Well, with such a vast multidimensional empire, there will of course be smart and not so smart leaders. I mean, we want the PC's to have to do something meaningful, after all. Well, thing is: In the setup, the evil empire's base assumption when opening the gates (which I imagine as mobile, summonable-with-a-simple-spell portals) will be that this is just another world to conquer easily. Which means they initially don't plan to spend all of their empire's military might for such a conquest.
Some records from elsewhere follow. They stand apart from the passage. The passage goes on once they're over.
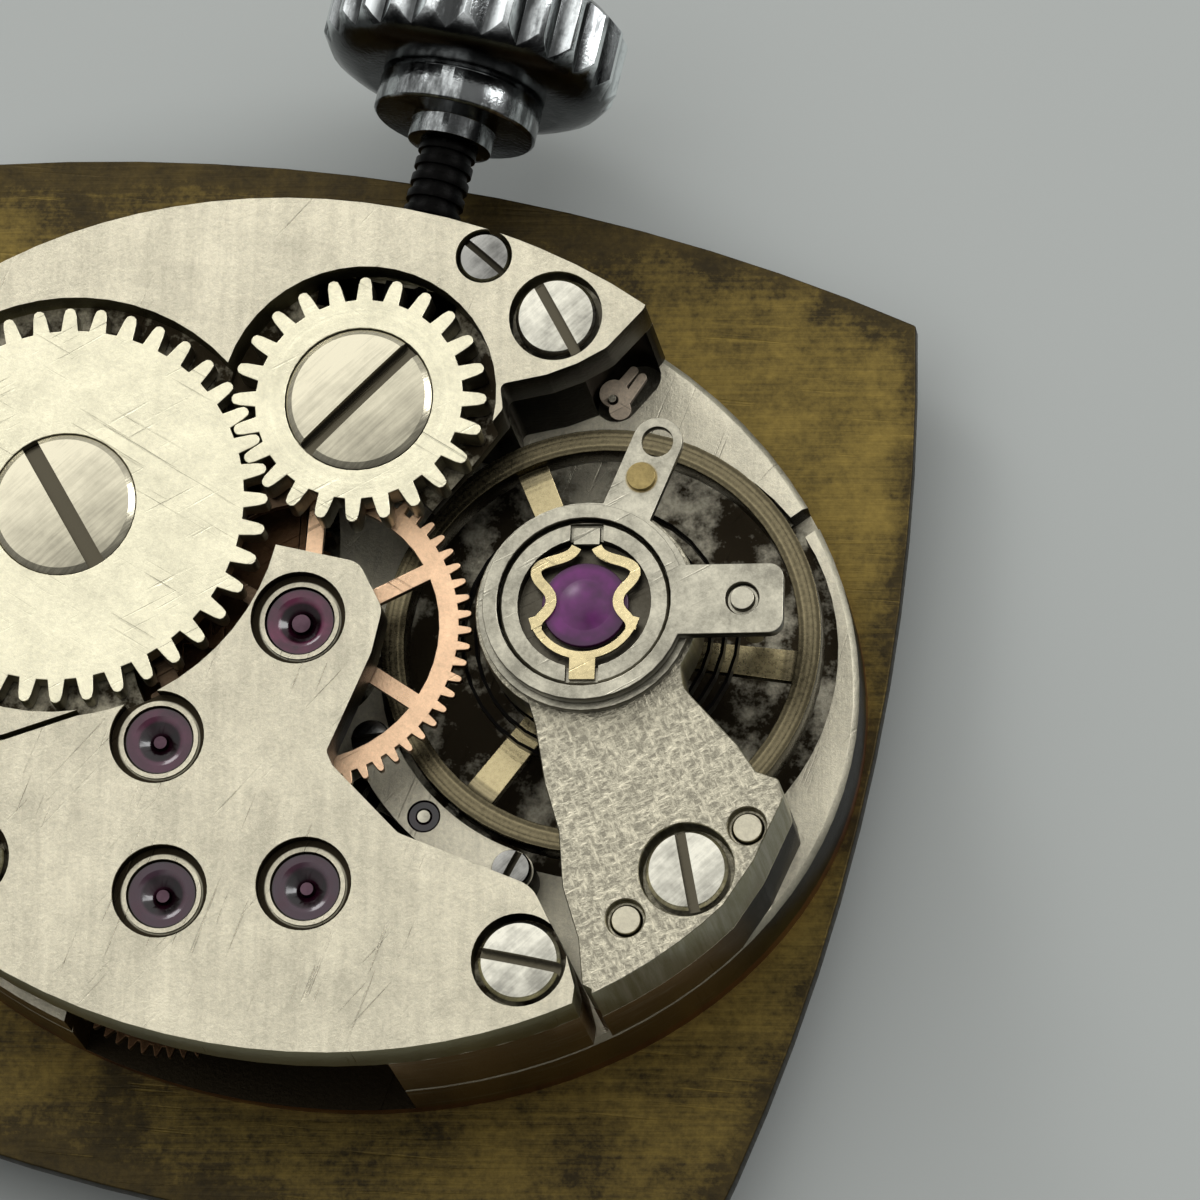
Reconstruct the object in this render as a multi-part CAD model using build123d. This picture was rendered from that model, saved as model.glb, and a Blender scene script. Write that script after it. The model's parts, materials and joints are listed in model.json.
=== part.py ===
from build123d import *
import math
import os

# A ladies' hand-wound watch movement with its dial, lying dial down. Sizes are in millimetres.
# X runs along the long side of the movement, Y points to the crown and Z from the dial to the
# bridges. The hands turn about Z, and the outer face of the dial is at z = 0.

# Fits
half_turn = 180
seat_gap = 0.015
run_gap = 0.02
joint_gap = 0.08
overrun = 0.5

# Dial
dial_corner_x_share = 0.9072
dial_corner_y_share = 1.122
dial_bulge_x = 0.81
dial_bulge_y = 0.83
dial_thick = 0.40
dial_edge_chamfer = 0.06
dial_foot_radius = 0.35
dial_foot_length = 0.70
dial_foot_x_share = 0.7712
dial_foot_y_share = 0.4715

# Heights of the movement
plate_half_length = 7.65
plate_half_width = 6.15
movement_height = 3.50
bridge_thick = 0.78
cock_thick = 1.20
cock_arm_thick = 0.80
rim_thick = 1.25
recess_depth = 0.57
web_thick = 0.28
lever_floor_step = 0.05
rim_chamfer = 0.08
bridge_chamfer = 0.04

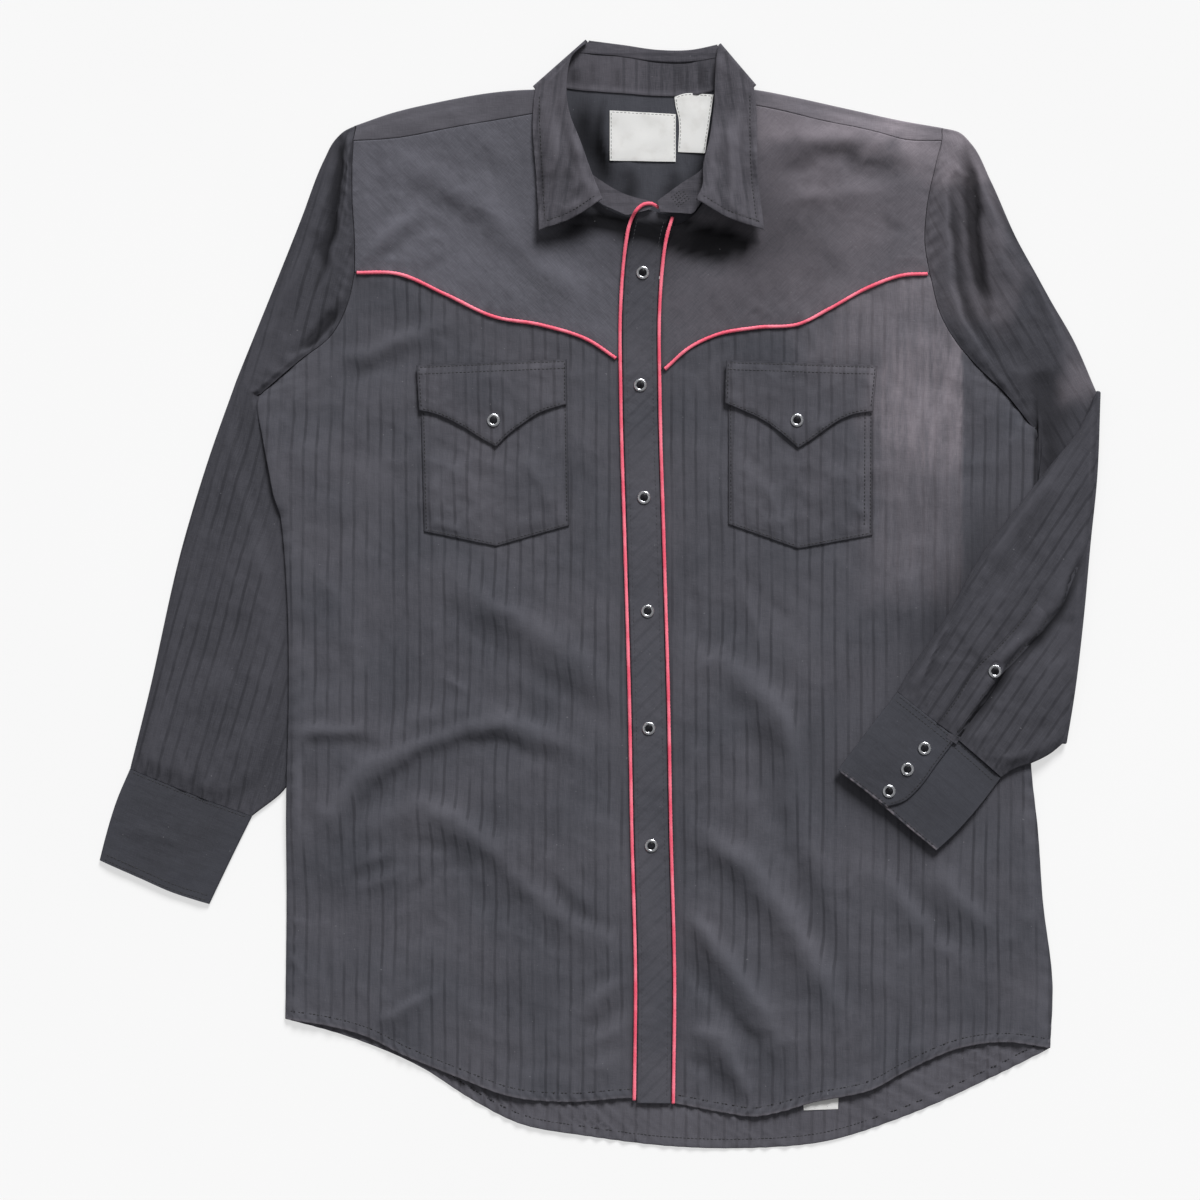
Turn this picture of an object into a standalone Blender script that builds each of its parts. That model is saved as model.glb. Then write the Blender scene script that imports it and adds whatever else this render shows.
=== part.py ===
"""A western snap shirt laid flat on its back, front up.

The left sleeve hangs down beside the body. The right sleeve is folded over at the elbow, so that its
forearm and cuff lie on the front. Left and right are those of someone who looks down on it.

Every size is in millimetres and is turned into metres when a mesh is made. +X is to the right, +Y
towards the collar, +Z up. The origin is the middle of the shirt's outline, on the surface it lies on.
"""

import math

import bmesh
import bpy
import numpy as np

MM = 0.001

# Cloth and the room between its layers
WALL = 1.0            # one ply of cloth
SEAM = 0.3            # between pieces that are sewn together or lie on each other
AIR = 1.0             # between the back and the front that lies on it
BODY = WALL + AIR + WALL          # a flattened sleeve or the flattened body
COLLAR_LIFT = WALL + SEAM         # the yoke lies on the back of the collar leaf
COLLAR_CENTRE = COLLAR_LIFT + WALL + AIR / 2   # height of the collar's corner folds
SLEEVE_LIFT = BODY + 0.5          # the body lies on the sleeves' inner edges
ELBOW_BEND = 0.6                  # inside radius of the folded sleeve
ELBOW_REACH = BODY + ELBOW_BEND   # from the elbow fold to where the sleeve starts to turn
OVER_FRONT = 0.9                  # the loose forearm and cuff above the front
FOREARM_RISE = 30.0               # length of the forearm's rise from the fold to the front
CUFF_OUTER_TURN = 1.8             # outside radius of the folded cuff's edge round all three layers
CUFF_INNER_TURN = 1.15            # the same round its two lower layers

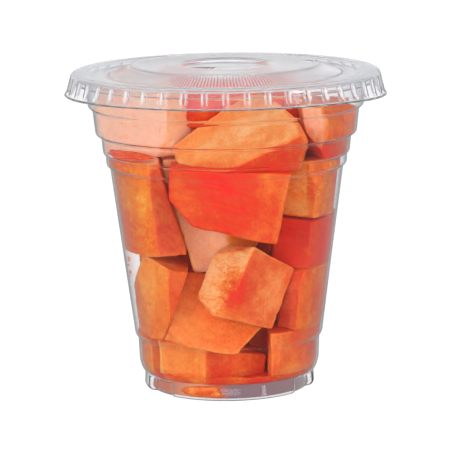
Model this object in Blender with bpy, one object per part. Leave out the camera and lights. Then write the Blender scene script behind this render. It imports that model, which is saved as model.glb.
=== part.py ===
"""A clear lidded cup of diced papaya.

Three kinds of piece are made, each its own object: the thin stepped cup, the flat push-on lid, and every
piece of fruit. The frame has +Z up, the cup stands on Z = 0 with its axis on Z, and -Y is the front.
Sizes below are millimetres and degrees; MM turns them into metres as each mesh is made.
"""
import math
import random

import bmesh
import bpy
from mathutils import Euler, Matrix, Vector

MM = 0.001

# The cup: a thermoformed shell, everywhere one wall thick.
WALL = 0.5
CUP_SEGMENTS = 60
BEAD_RADIUS = 1.35            # the rolled rim
BEAD_MIDDLE = (46.95, 98.75)  # its radius from the axis and its height
BEAD_POINTS = 6
# Radius and height at each corner of the outside, from under the rim down to the middle of the floor.
NECK = ((44.3, 96.6), (43.4, 90.0))
UPPER_BAND = ((42.1, 88.4), (41.2, 81.6))
LOWER_BAND = ((39.5, 79.7), (38.9, 75.2), (38.2, 71.8))
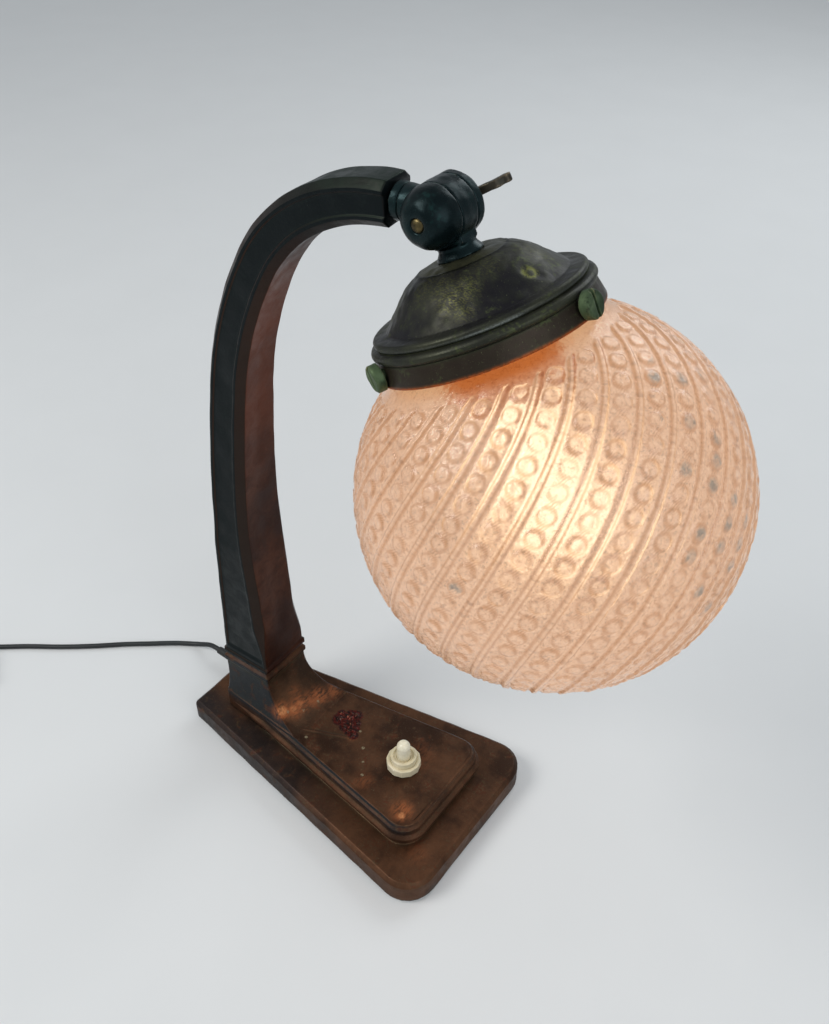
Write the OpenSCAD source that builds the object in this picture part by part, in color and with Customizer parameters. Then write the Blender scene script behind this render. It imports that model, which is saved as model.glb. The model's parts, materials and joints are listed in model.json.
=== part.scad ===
// Desk lamp: cast bronze base and arched arm, friction knuckle with a wing nut,
// spun gallery, three gallery screws, pressed glass globe, push switch and cord.
// Millimetres. The origin is the middle of the base's rest face, +X towards the
// base's front, +Z up. The head is drawn at the tilt that it rests at.

/* [Base plate] */
// Length of the base plate, back to front
plate_len = 167; // [150:1:190]
// Width of the plate at its back edge
plate_back_w = 51; // [46:1:60]
// Width of the plate at its front edge, before its corners are rounded
plate_front_w = 106; // [95:1:120]
// Height of the plate's top above the table
plate_h = 14; // [12:0.5:18]
// Radius of the plate's front corners
plate_front_r = 15; // [10:1:20]
// Radius of the plate's back corners
plate_back_r = 3; // [2:0.5:5]
// Bevel along the plate's top edge
plate_bevel = 2; // [1:0.5:3]
// Wall of the base casting
base_wall = 4; // [3:0.5:5]
// Thickness of the felt under the base
felt_t = 1.5; // [1:0.5:2.5]
// Thickness of the steel cover in the base's underside
cover_t = 1.2; // [0.8:0.2:2]
// Width of the casting's rim around the cover
cover_rim = 2.4; // [2:0.2:3]

/* [Plinth] */
// Height of the plinth's top above the table
plinth_h = 27; // [24:0.5:30]
// Gap from the plate's back edge to the plinth's top
plinth_back_gap = 17.5; // [16:0.5:20]
// Gap from the plate's front edge to the plinth's top
plinth_front_gap = 18.5; // [16:0.5:22]
// Width of the plinth's top at its back
plinth_back_w = 24; // [22:1:28]
// Width of the plinth's top at its front, before its corners are rounded
plinth_front_w = 64; // [58:1:70]
// Radius of the plinth's front corners
plinth_front_r = 9; // [7:1:12]
// How far the plinth's lowest bead stands out from its top edge
plinth_bead = 3.6; // [2.5:0.1:4.5]

/* [Column foot] */
// Depth of the column at its foot, back to front
foot_depth = 29; // [27:0.5:32]
// Width of the column at its foot
foot_w = 28.6; // [26:0.2:32]
// Distance from the plinth's back edge to the middle of the column's foot
foot_gap = 16; // [15.5:0.1:20]
// Height of the seam between the base and the arm
seam_h = 55; // [50:1:62]
// Radius of the sweep from the plinth up into the column
sweep_r = 22; // [18:1:24]
// How far the beads at the seam stand out
seam_bead = 0.8; // [0.4:0.1:1.2]
// Depth of the groove at the seam
seam_groove = 1.2; // [0.8:0.1:1.6]

/* [Arm] */
// Length of the arm's straight lower part
arm_straight = 70; // [66:1:76]
// Radius of the arm's first and widest bend
bend1_r = 632; // [600:4:660]
// Turn of the first bend, in degrees
bend1_turn = 9.2; // [8.4:0.1:10]
// Radius of the arm's second bend
bend2_r = 178; // [170:1:186]
// Turn of the second bend, in degrees
bend2_turn = 21.1; // [20:0.1:22.5]
// Radius of the arm's upper bend
bend3_r = 75; // [70:1:82]
// Turn of the upper bend, in degrees
bend3_turn = 55.8; // [54:0.1:57.5]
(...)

And that means they will have other conquests running elsewhere which bind troops, at least in the beginning, so we have an escalation chain for the military involvement of the evil empire on Earth: Standard invasion force led by young and inexperienced leader gets shredded to pieces, then a bigger force led by a veteran commander comes, who might actually be willing to report back home how and why his army might not be able to pull this off, and only then we'd see the massive masses that the empire could theoretically field. Somewhere during step 2 (which may have several substages) at the latest, I would expect some players to learn magic... to open portals, become invisible, teleport, etc. But that assumes that the players (and any powers on Earth who support them!) quickly understand the evil empire's power structure, overall goals and vastness. A big element in military SF is to learn who your enemy actually is, what they want, and why this war is happening in the first place.